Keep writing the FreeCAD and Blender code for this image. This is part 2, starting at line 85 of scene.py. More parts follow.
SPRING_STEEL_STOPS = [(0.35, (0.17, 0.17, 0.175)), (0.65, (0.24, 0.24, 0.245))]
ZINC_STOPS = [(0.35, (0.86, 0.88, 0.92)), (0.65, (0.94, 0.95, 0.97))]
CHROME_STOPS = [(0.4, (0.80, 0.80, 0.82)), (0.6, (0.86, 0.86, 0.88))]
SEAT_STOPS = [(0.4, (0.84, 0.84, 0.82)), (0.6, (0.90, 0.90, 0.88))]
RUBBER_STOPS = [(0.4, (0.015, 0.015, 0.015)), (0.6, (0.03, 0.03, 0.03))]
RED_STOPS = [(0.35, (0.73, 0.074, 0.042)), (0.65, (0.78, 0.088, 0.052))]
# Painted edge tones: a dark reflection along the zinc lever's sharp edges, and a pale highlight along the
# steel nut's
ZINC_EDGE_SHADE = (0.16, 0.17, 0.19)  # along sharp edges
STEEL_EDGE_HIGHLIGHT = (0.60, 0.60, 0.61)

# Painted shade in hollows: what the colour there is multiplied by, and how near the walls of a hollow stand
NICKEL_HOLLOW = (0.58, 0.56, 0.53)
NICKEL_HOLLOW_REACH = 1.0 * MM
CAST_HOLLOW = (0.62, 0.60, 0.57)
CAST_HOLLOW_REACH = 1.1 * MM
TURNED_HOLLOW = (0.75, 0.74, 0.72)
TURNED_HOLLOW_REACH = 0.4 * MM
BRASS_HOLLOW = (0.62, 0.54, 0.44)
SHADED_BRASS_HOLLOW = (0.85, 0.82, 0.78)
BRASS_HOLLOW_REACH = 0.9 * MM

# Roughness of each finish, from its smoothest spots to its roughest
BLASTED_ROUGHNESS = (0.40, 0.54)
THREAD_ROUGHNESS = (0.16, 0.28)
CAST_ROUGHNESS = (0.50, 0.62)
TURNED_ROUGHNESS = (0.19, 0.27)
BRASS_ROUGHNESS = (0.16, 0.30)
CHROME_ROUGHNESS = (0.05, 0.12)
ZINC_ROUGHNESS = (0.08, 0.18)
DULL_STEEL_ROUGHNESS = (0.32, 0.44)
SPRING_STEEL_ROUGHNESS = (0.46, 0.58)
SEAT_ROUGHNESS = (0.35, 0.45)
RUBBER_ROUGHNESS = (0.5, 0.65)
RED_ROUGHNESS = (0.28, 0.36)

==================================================

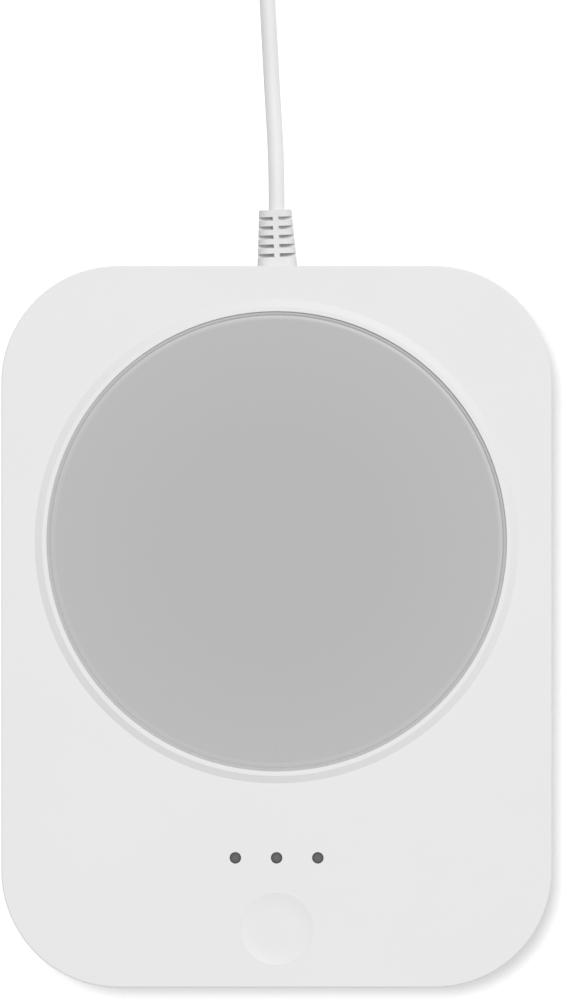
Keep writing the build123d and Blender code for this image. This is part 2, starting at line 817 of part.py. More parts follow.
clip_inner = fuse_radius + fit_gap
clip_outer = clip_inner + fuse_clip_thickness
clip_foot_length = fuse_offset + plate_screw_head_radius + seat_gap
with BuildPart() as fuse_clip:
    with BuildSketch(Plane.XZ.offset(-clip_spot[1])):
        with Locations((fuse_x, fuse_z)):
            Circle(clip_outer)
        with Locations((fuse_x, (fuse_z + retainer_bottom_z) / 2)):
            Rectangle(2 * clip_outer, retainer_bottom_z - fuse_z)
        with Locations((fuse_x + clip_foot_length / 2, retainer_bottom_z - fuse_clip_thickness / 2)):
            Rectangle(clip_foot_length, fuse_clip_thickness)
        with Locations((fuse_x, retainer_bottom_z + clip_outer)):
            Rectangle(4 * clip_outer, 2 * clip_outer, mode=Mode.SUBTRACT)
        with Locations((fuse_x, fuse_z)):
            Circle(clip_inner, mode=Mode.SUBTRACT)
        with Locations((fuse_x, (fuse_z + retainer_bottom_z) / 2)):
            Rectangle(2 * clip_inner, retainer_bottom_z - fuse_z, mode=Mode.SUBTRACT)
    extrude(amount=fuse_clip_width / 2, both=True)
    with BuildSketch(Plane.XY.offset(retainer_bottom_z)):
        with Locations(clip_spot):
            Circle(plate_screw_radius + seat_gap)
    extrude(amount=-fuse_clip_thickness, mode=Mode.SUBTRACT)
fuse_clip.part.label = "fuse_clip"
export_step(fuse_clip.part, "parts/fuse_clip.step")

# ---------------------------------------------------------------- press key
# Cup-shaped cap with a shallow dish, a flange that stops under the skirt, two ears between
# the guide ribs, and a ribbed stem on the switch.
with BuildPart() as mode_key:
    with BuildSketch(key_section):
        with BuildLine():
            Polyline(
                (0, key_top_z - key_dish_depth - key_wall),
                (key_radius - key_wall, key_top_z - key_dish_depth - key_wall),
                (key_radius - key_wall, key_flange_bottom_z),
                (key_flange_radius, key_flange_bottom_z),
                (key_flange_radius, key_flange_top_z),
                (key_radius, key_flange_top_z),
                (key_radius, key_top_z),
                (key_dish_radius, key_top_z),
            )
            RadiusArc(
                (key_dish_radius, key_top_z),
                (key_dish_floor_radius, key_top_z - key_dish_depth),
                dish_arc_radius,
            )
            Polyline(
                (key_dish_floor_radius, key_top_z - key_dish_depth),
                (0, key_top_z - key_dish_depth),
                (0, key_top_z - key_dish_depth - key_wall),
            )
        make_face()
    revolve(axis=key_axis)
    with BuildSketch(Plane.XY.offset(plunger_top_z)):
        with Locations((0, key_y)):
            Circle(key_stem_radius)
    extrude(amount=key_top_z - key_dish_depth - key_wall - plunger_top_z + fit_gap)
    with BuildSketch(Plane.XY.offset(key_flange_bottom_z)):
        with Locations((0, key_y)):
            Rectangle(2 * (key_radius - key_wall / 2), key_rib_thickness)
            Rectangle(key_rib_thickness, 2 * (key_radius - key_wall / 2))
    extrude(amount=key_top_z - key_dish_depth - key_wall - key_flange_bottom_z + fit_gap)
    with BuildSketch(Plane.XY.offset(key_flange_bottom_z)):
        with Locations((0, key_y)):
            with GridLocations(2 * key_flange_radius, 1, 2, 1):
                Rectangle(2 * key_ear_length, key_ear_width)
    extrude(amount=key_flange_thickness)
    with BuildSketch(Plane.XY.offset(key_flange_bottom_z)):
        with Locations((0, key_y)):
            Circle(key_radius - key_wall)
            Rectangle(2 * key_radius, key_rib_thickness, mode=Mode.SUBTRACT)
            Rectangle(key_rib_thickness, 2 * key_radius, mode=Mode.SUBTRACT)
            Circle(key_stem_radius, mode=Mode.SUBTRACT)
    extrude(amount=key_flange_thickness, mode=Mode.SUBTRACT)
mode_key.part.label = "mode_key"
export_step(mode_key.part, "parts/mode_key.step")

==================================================

| Exercise directions |
Gather all lines with the string "This" from the data.

| Output |
Keep writing the FreeCAD and Blender code for this image. This is part 2, starting at line 85 of scene.py. More parts follow.
Keep writing the build123d and Blender code for this image. This is part 2, starting at line 817 of part.py. More parts follow.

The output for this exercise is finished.